Of the records that follow, copy only the lines from the line containing "Keep writing the" to the line containing "scratch_spread: float = 0.56", both included, exactly as written.

*** INFORMATION SUPPLIED

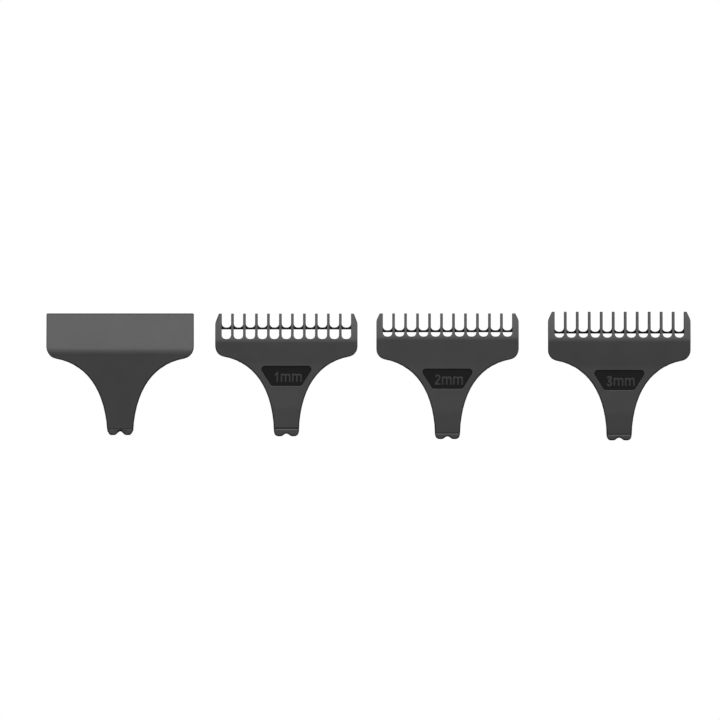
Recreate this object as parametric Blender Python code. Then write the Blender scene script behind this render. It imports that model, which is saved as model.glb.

******
*** INFORMATION SUPPLIED

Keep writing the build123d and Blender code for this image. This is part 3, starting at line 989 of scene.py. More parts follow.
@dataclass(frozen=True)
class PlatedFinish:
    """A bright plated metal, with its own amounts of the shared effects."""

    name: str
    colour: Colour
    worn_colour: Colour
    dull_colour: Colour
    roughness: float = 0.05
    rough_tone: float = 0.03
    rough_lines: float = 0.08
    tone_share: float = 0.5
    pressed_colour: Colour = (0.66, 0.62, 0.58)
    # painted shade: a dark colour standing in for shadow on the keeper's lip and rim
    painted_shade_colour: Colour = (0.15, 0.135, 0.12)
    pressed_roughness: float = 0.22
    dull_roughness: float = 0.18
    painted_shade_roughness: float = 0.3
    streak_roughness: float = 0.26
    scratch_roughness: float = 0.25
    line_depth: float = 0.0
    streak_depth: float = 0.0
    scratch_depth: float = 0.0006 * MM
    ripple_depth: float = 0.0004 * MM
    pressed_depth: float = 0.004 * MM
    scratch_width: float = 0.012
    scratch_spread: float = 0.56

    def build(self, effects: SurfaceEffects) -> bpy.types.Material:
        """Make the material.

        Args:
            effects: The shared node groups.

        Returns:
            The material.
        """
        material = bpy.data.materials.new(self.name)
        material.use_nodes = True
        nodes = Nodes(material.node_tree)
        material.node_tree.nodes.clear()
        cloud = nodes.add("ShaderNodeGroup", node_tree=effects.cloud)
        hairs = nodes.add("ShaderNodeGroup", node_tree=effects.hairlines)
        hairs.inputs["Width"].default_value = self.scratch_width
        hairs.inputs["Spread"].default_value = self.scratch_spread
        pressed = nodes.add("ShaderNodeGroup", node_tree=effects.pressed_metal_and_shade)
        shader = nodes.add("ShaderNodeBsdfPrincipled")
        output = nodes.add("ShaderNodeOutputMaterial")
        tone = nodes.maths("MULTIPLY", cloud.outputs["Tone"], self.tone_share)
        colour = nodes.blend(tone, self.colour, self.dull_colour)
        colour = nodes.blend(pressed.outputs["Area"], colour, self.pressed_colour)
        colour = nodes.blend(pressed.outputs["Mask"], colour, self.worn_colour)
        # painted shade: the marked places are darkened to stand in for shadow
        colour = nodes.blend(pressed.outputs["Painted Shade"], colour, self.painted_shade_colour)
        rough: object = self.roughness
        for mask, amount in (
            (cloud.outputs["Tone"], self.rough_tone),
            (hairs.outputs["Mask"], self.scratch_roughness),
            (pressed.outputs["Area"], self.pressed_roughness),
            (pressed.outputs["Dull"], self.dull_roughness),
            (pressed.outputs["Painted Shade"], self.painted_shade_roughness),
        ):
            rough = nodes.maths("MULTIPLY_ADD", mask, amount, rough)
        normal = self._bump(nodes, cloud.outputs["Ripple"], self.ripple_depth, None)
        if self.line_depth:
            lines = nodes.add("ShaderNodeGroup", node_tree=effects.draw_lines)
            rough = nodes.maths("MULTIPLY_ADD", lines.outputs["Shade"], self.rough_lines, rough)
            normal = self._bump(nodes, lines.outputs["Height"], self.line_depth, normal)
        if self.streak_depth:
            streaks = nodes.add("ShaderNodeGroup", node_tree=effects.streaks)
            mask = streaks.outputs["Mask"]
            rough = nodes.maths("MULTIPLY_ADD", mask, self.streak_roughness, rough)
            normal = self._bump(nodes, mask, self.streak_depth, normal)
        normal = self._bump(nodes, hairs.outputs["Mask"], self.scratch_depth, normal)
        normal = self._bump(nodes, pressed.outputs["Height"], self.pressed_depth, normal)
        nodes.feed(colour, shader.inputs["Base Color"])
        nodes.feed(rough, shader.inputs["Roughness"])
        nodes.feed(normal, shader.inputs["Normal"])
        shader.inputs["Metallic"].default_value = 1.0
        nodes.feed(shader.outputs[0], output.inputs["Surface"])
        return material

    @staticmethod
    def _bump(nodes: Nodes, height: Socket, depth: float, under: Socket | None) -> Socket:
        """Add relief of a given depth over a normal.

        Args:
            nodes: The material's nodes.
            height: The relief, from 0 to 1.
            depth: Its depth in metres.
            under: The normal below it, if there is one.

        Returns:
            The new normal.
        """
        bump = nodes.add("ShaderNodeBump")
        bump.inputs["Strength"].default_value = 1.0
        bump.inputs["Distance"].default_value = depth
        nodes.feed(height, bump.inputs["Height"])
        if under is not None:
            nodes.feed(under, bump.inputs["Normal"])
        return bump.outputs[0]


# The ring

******

◆ **RESPONSE BELOW**:
Keep writing the build123d and Blender code for this image. This is part 3, starting at line 989 of scene.py. More parts follow.
@dataclass(frozen=True)
class PlatedFinish:
    """A bright plated metal, with its own amounts of the shared effects."""

    name: str
    colour: Colour
    worn_colour: Colour
    dull_colour: Colour
    roughness: float = 0.05
    rough_tone: float = 0.03
    rough_lines: float = 0.08
    tone_share: float = 0.5
    pressed_colour: Colour = (0.66, 0.62, 0.58)
    # painted shade: a dark colour standing in for shadow on the keeper's lip and rim
    painted_shade_colour: Colour = (0.15, 0.135, 0.12)
    pressed_roughness: float = 0.22
    dull_roughness: float = 0.18
    painted_shade_roughness: float = 0.3
    streak_roughness: float = 0.26
    scratch_roughness: float = 0.25
    line_depth: float = 0.0
    streak_depth: float = 0.0
    scratch_depth: float = 0.0006 * MM
    ripple_depth: float = 0.0004 * MM
    pressed_depth: float = 0.004 * MM
    scratch_width: float = 0.012
    scratch_spread: float = 0.56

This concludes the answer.